Comparing the tax system to paying rent only works as a superficial comparison.
The “social contract” however it’s understood is fraught with the tension of ‘sacrifice’ between the individual and ‘society’ and ‘society’ and the individual.
I know there’s a lot of political philosophy concerned with this sort of thing. Libertarians just happen to be concerned primarily with ‘individual rights’.
And how is it involuntary?
It’s involuntary because you take ‘the contract’ or you go somewhere else and take another contract. There is no option of merely not being assigned to ‘the contract’, therefore, it’s involuntary. Such is the nature of society, I know.

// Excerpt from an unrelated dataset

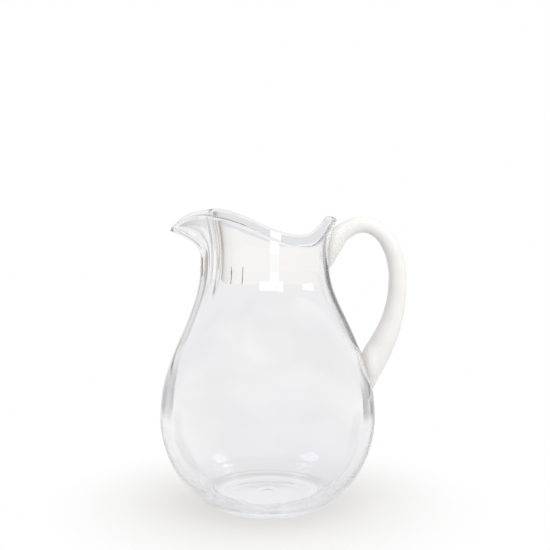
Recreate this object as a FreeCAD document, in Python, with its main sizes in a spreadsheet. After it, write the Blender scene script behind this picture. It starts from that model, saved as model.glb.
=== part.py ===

Actually, you could ignore the contract by being a pirate or dropping completely off ‘the gird’, but then you’re technically a criminal.
To not accept the contract is to be a criminal, so how is the contract voluntary?
Of course, involuntary does not mean unethical, but the ‘social contract’ as you describe it is clearly involuntary.
APOG,
You are speaking to yourself and to a lunatic.
If you don’t like paying for our protection, youse always free to move out a’ da East Side.
crayon’s right, “real capitalism” as it’s practiced in this country is about state power, public/private partnerships, campaign payoffs, transfer payments, and eminent domain takings via well-connected real estate moguls who make strategic and surgical campaign contributions to the right public officials. This is America’s capitalism, it’s the capitalism of Democrats and the New Left. You built it, now live in it.
There’s nothing sweeter than hearing Oliver Wendell Holmes quoted in a thick, German accent. That’s epic Godwin win right there.